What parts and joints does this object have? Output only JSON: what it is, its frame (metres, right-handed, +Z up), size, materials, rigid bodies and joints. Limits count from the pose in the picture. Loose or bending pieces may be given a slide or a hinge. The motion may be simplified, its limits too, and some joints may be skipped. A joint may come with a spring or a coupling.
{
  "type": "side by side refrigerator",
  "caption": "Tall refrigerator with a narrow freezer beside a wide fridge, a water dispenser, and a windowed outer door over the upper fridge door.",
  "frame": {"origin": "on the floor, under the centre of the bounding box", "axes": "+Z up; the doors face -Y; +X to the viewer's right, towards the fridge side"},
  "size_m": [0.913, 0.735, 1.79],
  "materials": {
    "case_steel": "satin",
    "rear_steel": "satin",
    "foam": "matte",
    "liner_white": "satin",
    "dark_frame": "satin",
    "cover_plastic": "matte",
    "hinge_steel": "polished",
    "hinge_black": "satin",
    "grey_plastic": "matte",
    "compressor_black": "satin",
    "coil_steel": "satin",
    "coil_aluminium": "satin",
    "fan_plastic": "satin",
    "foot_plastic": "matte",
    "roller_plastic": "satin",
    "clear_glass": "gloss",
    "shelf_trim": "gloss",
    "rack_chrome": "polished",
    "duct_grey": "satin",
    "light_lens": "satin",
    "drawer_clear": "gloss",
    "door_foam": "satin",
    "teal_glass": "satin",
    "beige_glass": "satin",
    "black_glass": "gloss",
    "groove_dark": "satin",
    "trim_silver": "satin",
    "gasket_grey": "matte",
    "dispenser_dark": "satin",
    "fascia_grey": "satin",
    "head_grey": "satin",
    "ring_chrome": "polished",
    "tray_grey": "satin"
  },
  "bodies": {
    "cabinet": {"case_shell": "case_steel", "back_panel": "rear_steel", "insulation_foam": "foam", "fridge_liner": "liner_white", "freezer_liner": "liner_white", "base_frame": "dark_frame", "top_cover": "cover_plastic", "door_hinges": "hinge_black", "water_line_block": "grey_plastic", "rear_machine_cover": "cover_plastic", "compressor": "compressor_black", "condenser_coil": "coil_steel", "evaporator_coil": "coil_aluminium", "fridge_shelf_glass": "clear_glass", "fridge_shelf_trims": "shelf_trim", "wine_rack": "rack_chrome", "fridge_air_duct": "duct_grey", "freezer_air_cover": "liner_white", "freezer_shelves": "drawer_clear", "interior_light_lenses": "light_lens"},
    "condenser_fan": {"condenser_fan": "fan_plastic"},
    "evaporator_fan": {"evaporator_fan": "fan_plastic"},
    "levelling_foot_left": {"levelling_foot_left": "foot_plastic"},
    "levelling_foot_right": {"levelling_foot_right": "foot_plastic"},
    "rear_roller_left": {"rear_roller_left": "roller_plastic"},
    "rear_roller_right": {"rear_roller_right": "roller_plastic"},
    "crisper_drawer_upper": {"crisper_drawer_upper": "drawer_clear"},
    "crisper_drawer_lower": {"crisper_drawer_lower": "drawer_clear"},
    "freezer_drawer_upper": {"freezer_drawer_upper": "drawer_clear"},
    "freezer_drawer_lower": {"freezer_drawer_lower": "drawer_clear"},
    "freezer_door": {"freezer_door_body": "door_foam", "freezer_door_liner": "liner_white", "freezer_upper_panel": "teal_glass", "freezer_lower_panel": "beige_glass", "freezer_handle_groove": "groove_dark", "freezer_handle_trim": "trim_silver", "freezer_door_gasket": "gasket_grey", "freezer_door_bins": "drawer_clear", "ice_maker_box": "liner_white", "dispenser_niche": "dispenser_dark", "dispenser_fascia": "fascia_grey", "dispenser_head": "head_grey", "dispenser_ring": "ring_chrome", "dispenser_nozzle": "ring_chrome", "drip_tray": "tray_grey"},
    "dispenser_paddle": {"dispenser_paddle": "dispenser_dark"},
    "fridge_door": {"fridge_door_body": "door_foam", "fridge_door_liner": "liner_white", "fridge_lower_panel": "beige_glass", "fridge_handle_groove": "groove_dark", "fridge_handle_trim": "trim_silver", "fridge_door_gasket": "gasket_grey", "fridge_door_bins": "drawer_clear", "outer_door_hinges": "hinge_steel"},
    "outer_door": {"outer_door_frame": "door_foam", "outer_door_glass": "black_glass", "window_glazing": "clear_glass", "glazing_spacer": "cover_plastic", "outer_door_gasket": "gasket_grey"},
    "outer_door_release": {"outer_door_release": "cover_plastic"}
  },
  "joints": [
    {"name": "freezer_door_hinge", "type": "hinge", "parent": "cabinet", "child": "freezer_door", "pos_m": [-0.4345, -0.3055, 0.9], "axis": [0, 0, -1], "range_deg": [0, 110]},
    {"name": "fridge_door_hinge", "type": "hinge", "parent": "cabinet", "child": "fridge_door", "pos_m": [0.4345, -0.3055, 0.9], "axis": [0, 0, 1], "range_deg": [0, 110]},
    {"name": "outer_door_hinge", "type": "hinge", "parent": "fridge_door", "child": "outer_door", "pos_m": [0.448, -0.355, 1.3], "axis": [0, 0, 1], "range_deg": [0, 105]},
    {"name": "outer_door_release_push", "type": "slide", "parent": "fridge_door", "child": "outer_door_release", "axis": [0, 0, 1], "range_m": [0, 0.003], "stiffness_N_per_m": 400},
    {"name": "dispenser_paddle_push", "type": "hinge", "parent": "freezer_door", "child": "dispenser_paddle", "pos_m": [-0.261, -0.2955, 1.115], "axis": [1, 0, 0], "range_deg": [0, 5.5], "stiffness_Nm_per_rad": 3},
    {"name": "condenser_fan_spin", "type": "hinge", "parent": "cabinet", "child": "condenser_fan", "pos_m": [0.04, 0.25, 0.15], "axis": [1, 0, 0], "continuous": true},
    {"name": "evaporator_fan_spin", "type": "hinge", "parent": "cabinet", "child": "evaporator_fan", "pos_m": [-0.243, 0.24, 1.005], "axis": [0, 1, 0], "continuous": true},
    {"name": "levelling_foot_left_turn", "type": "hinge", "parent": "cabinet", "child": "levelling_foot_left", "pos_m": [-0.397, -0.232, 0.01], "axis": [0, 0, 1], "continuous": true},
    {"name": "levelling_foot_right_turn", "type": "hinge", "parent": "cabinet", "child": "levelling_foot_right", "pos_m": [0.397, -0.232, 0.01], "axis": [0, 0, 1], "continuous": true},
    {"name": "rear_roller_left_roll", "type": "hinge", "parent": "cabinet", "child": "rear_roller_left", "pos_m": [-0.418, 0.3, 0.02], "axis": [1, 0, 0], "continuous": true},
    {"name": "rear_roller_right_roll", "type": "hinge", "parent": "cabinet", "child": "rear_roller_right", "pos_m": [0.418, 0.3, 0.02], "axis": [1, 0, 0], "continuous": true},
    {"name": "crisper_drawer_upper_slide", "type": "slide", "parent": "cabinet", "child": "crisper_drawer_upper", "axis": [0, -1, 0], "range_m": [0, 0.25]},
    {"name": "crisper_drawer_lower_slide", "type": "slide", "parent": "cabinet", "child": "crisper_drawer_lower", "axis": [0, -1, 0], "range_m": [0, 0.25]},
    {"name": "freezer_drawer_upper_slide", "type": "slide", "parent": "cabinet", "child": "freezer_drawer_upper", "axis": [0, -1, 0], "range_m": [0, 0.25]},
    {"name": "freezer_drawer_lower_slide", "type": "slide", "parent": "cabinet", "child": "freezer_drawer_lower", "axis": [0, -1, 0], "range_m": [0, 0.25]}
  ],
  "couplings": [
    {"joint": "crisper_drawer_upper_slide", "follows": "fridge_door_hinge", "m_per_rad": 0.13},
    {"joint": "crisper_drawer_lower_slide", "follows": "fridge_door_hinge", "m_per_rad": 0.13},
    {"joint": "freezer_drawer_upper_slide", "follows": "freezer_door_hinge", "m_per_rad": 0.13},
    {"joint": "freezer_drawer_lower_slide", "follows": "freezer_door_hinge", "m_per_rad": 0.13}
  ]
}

= = = = = = =

WHAT IS BEING ASKED: All of the data must be returned exactly.

EXERCISE OUTPUT:
What parts and joints does this object have? Output only JSON: what it is, its frame (metres, right-handed, +Z up), size, materials, rigid bodies and joints. Limits count from the pose in the picture. Loose or bending pieces may be given a slide or a hinge. The motion may be simplified, its limits too, and some joints may be skipped. A joint may come with a spring or a coupling.
{
  "type": "side by side refrigerator",
  "caption": "Tall refrigerator with a narrow freezer beside a wide fridge, a water dispenser, and a windowed outer door over the upper fridge door.",
  "frame": {"origin": "on the floor, under the centre of the bounding box", "axes": "+Z up; the doors face -Y; +X to the viewer's right, towards the fridge side"},
  "size_m": [0.913, 0.735, 1.79],
  "materials": {
    "case_steel": "satin",
    "rear_steel": "satin",
    "foam": "matte",
    "liner_white": "satin",
    "dark_frame": "satin",
    "cover_plastic": "matte",
    "hinge_steel": "polished",
    "hinge_black": "satin",
    "grey_plastic": "matte",
    "compressor_black": "satin",
    "coil_steel": "satin",
    "coil_aluminium": "satin",
    "fan_plastic": "satin",
    "foot_plastic": "matte",
    "roller_plastic": "satin",
    "clear_glass": "gloss",
    "shelf_trim": "gloss",
    "rack_chrome": "polished",
    "duct_grey": "satin",
    "light_lens": "satin",
    "drawer_clear": "gloss",
    "door_foam": "satin",
    "teal_glass": "satin",
    "beige_glass": "satin",
    "black_glass": "gloss",
    "groove_dark": "satin",
    "trim_silver": "satin",
    "gasket_grey": "matte",
    "dispenser_dark": "satin",
    "fascia_grey": "satin",
    "head_grey": "satin",
    "ring_chrome": "polished",
    "tray_grey": "satin"
  },
  "bodies": {
    "cabinet": {"case_shell": "case_steel", "back_panel": "rear_steel", "insulation_foam": "foam", "fridge_liner": "liner_white", "freezer_liner": "liner_white", "base_frame": "dark_frame", "top_cover": "cover_plastic", "door_hinges": "hinge_black", "water_line_block": "grey_plastic", "rear_machine_cover": "cover_plastic", "compressor": "compressor_black", "condenser_coil": "coil_steel", "evaporator_coil": "coil_aluminium", "fridge_shelf_glass": "clear_glass", "fridge_shelf_trims": "shelf_trim", "wine_rack": "rack_chrome", "fridge_air_duct": "duct_grey", "freezer_air_cover": "liner_white", "freezer_shelves": "drawer_clear", "interior_light_lenses": "light_lens"},
    "condenser_fan": {"condenser_fan": "fan_plastic"},
    "evaporator_fan": {"evaporator_fan": "fan_plastic"},
    "levelling_foot_left": {"levelling_foot_left": "foot_plastic"},
    "levelling_foot_right": {"levelling_foot_right": "foot_plastic"},
    "rear_roller_left": {"rear_roller_left": "roller_plastic"},
    "rear_roller_right": {"rear_roller_right": "roller_plastic"},
    "crisper_drawer_upper": {"crisper_drawer_upper": "drawer_clear"},
    "crisper_drawer_lower": {"crisper_drawer_lower": "drawer_clear"},
    "freezer_drawer_upper": {"freezer_drawer_upper": "drawer_clear"},
    "freezer_drawer_lower": {"freezer_drawer_lower": "drawer_clear"},
    "freezer_door": {"freezer_door_body": "door_foam", "freezer_door_liner": "liner_white", "freezer_upper_panel": "teal_glass", "freezer_lower_panel": "beige_glass", "freezer_handle_groove": "groove_dark", "freezer_handle_trim": "trim_silver", "freezer_door_gasket": "gasket_grey", "freezer_door_bins": "drawer_clear", "ice_maker_box": "liner_white", "dispenser_niche": "dispenser_dark", "dispenser_fascia": "fascia_grey", "dispenser_head": "head_grey", "dispenser_ring": "ring_chrome", "dispenser_nozzle": "ring_chrome", "drip_tray": "tray_grey"},
    "dispenser_paddle": {"dispenser_paddle": "dispenser_dark"},
    "fridge_door": {"fridge_door_body": "door_foam", "fridge_door_liner": "liner_white", "fridge_lower_panel": "beige_glass", "fridge_handle_groove": "groove_dark", "fridge_handle_trim": "trim_silver", "fridge_door_gasket": "gasket_grey", "fridge_door_bins": "drawer_clear", "outer_door_hinges": "hinge_steel"},
    "outer_door": {"outer_door_frame": "door_foam", "outer_door_glass": "black_glass", "window_glazing": "clear_glass", "glazing_spacer": "cover_plastic", "outer_door_gasket": "gasket_grey"},
    "outer_door_release": {"outer_door_release": "cover_plastic"}
  },
  "joints": [
    {"name": "freezer_door_hinge", "type": "hinge", "parent": "cabinet", "child": "freezer_door", "pos_m": [-0.4345, -0.3055, 0.9], "axis": [0, 0, -1], "range_deg": [0, 110]},
    {"name": "fridge_door_hinge", "type": "hinge", "parent": "cabinet", "child": "fridge_door", "pos_m": [0.4345, -0.3055, 0.9], "axis": [0, 0, 1], "range_deg": [0, 110]},
    {"name": "outer_door_hinge", "type": "hinge", "parent": "fridge_door", "child": "outer_door", "pos_m": [0.448, -0.355, 1.3], "axis": [0, 0, 1], "range_deg": [0, 105]},
    {"name": "outer_door_release_push", "type": "slide", "parent": "fridge_door", "child": "outer_door_release", "axis": [0, 0, 1], "range_m": [0, 0.003], "stiffness_N_per_m": 400},
    {"name": "dispenser_paddle_push", "type": "hinge", "parent": "freezer_door", "child": "dispenser_paddle", "pos_m": [-0.261, -0.2955, 1.115], "axis": [1, 0, 0], "range_deg": [0, 5.5], "stiffness_Nm_per_rad": 3},
    {"name": "condenser_fan_spin", "type": "hinge", "parent": "cabinet", "child": "condenser_fan", "pos_m": [0.04, 0.25, 0.15], "axis": [1, 0, 0], "continuous": true},
    {"name": "evaporator_fan_spin", "type": "hinge", "parent": "cabinet", "child": "evaporator_fan", "pos_m": [-0.243, 0.24, 1.005], "axis": [0, 1, 0], "continuous": true},
    {"name": "levelling_foot_left_turn", "type": "hinge", "parent": "cabinet", "child": "levelling_foot_left", "pos_m": [-0.397, -0.232, 0.01], "axis": [0, 0, 1], "continuous": true},
    {"name": "levelling_foot_right_turn", "type": "hinge", "parent": "cabinet", "child": "levelling_foot_right", "pos_m": [0.397, -0.232, 0.01], "axis": [0, 0, 1], "continuous": true},
    {"name": "rear_roller_left_roll", "type": "hinge", "parent": "cabinet", "child": "rear_roller_left", "pos_m": [-0.418, 0.3, 0.02], "axis": [1, 0, 0], "continuous": true},
    {"name": "rear_roller_right_roll", "type": "hinge", "parent": "cabinet", "child": "rear_roller_right", "pos_m": [0.418, 0.3, 0.02], "axis": [1, 0, 0], "continuous": true},
    {"name": "crisper_drawer_upper_slide", "type": "slide", "parent": "cabinet", "child": "crisper_drawer_upper", "axis": [0, -1, 0], "range_m": [0, 0.25]},
    {"name": "crisper_drawer_lower_slide", "type": "slide", "parent": "cabinet", "child": "crisper_drawer_lower", "axis": [0, -1, 0], "range_m": [0, 0.25]},
    {"name": "freezer_drawer_upper_slide", "type": "slide", "parent": "cabinet", "child": "freezer_drawer_upper", "axis": [0, -1, 0], "range_m": [0, 0.25]},
    {"name": "freezer_drawer_lower_slide", "type": "slide", "parent": "cabinet", "child": "freezer_drawer_lower", "axis": [0, -1, 0], "range_m": [0, 0.25]}
  ],
  "couplings": [
    {"joint": "crisper_drawer_upper_slide", "follows": "fridge_door_hinge", "m_per_rad": 0.13},
    {"joint": "crisper_drawer_lower_slide", "follows": "fridge_door_hinge", "m_per_rad": 0.13},
    {"joint": "freezer_drawer_upper_slide", "follows": "freezer_door_hinge", "m_per_rad": 0.13},
    {"joint": "freezer_drawer_lower_slide", "follows": "freezer_door_hinge", "m_per_rad": 0.13}
  ]
}